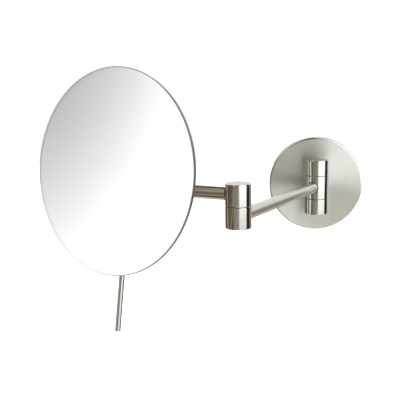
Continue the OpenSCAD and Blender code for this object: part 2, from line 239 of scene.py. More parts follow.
def wear_group():
    """Handling marks: soft smudges and a few hair scratches, as a mask from 0 to 1."""
    group, start, end = new_group(
        "Handling marks",
        [("Smudge size", "Float", 60.0), ("Scratch size", "Float", 400.0)],
        [("Smudge", "Float"), ("Scratch", "Float")])
    place = group.nodes.new("ShaderNodeTexCoord")
    smudge = group.nodes.new("ShaderNodeTexNoise")
    smudge.inputs["Detail"].default_value = 4.0
    smudge.inputs["Roughness"].default_value = 0.6
    group.links.new(place.outputs["Object"], smudge.inputs["Vector"])
    group.links.new(start.outputs["Smudge size"], smudge.inputs["Scale"])
    turned = group.nodes.new("ShaderNodeMapping")
    turned.inputs["Rotation"].default_value = (0.4, 0.7, 0.3)
    turned.inputs["Scale"].default_value = (1.0, 0.04, 1.0)
    group.links.new(place.outputs["Object"], turned.inputs["Vector"])
    line = group.nodes.new("ShaderNodeTexNoise")
    line.inputs["Detail"].default_value = 1.0
    group.links.new(turned.outputs["Vector"], line.inputs["Vector"])
    group.links.new(start.outputs["Scratch size"], line.inputs["Scale"])
    for source, low, high, label in ((smudge, 0.38, 0.72, "Smudge"), (line, 0.70, 0.78, "Scratch")):
        ramp = group.nodes.new("ShaderNodeMapRange")
        ramp.inputs["From Min"].default_value = low
        ramp.inputs["From Max"].default_value = high
        group.links.new(source.outputs["Fac"], ramp.inputs["Value"])
        group.links.new(ramp.outputs["Result"], end.inputs[label])
    return group


GROUPS = {}


def use_group(tree, name, values):
    """Places a shared effect in a material, with its own values."""
    makers = {"Turned grain": grain_group, "Handling marks": wear_group}
    if name not in GROUPS:
        GROUPS[name] = makers[name]()
    node = tree.nodes.new("ShaderNodeGroup")
    node.node_tree = GROUPS[name]
    for label, value in values.items():
        node.inputs[label].default_value = value
    return node


def blend_colour(tree, factor, low, high):
    node = tree.nodes.new("ShaderNodeMix")
    node.data_type = "RGBA"
    node.inputs["A"].default_value = (*low, 1.0)
    node.inputs["B"].default_value = (*high, 1.0)
    tree.links.new(factor, node.inputs["Factor"])
    return node.outputs["Result"]


def map_range(tree, value, low, high):
    node = tree.nodes.new("ShaderNodeMapRange")
    node.inputs["To Min"].default_value = low
    node.inputs["To Max"].default_value = high
    tree.links.new(value, node.inputs["Value"])
    return node.outputs["Result"]


def new_material(name):
    material = bpy.data.materials.new(name)
    material.use_nodes = True
    tree = material.node_tree
    tree.nodes.clear()
    shader = tree.nodes.new("ShaderNodeBsdfPrincipled")
    out = tree.nodes.new("ShaderNodeOutputMaterial")
    tree.links.new(shader.outputs["BSDF"], out.inputs["Surface"])
    return material, tree, shader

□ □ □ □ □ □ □

Show the data once more, exactly as it was written.

• [OUTPUT OF THE EXERCISE]:
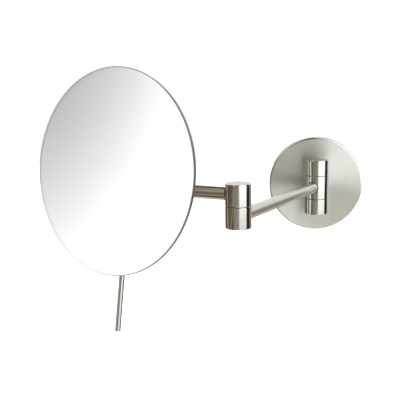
Continue the OpenSCAD and Blender code for this object: part 2, from line 239 of scene.py. More parts follow.
def wear_group():
    """Handling marks: soft smudges and a few hair scratches, as a mask from 0 to 1."""
    group, start, end = new_group(
        "Handling marks",
        [("Smudge size", "Float", 60.0), ("Scratch size", "Float", 400.0)],
        [("Smudge", "Float"), ("Scratch", "Float")])
    place = group.nodes.new("ShaderNodeTexCoord")
    smudge = group.nodes.new("ShaderNodeTexNoise")
    smudge.inputs["Detail"].default_value = 4.0
    smudge.inputs["Roughness"].default_value = 0.6
    group.links.new(place.outputs["Object"], smudge.inputs["Vector"])
    group.links.new(start.outputs["Smudge size"], smudge.inputs["Scale"])
    turned = group.nodes.new("ShaderNodeMapping")
    turned.inputs["Rotation"].default_value = (0.4, 0.7, 0.3)
    turned.inputs["Scale"].default_value = (1.0, 0.04, 1.0)
    group.links.new(place.outputs["Object"], turned.inputs["Vector"])
    line = group.nodes.new("ShaderNodeTexNoise")
    line.inputs["Detail"].default_value = 1.0
    group.links.new(turned.outputs["Vector"], line.inputs["Vector"])
    group.links.new(start.outputs["Scratch size"], line.inputs["Scale"])
    for source, low, high, label in ((smudge, 0.38, 0.72, "Smudge"), (line, 0.70, 0.78, "Scratch")):
        ramp = group.nodes.new("ShaderNodeMapRange")
        ramp.inputs["From Min"].default_value = low
        ramp.inputs["From Max"].default_value = high
        group.links.new(source.outputs["Fac"], ramp.inputs["Value"])
        group.links.new(ramp.outputs["Result"], end.inputs[label])
    return group


GROUPS = {}


def use_group(tree, name, values):
    """Places a shared effect in a material, with its own values."""
    makers = {"Turned grain": grain_group, "Handling marks": wear_group}
    if name not in GROUPS:
        GROUPS[name] = makers[name]()
    node = tree.nodes.new("ShaderNodeGroup")
    node.node_tree = GROUPS[name]
    for label, value in values.items():
        node.inputs[label].default_value = value
    return node


def blend_colour(tree, factor, low, high):
    node = tree.nodes.new("ShaderNodeMix")
    node.data_type = "RGBA"
    node.inputs["A"].default_value = (*low, 1.0)
    node.inputs["B"].default_value = (*high, 1.0)
    tree.links.new(factor, node.inputs["Factor"])
    return node.outputs["Result"]


def map_range(tree, value, low, high):
    node = tree.nodes.new("ShaderNodeMapRange")
    node.inputs["To Min"].default_value = low
    node.inputs["To Max"].default_value = high
    tree.links.new(value, node.inputs["Value"])
    return node.outputs["Result"]


def new_material(name):
    material = bpy.data.materials.new(name)
    material.use_nodes = True
    tree = material.node_tree
    tree.nodes.clear()
    shader = tree.nodes.new("ShaderNodeBsdfPrincipled")
    out = tree.nodes.new("ShaderNodeOutputMaterial")
    tree.links.new(shader.outputs["BSDF"], out.inputs["Surface"])
    return material, tree, shader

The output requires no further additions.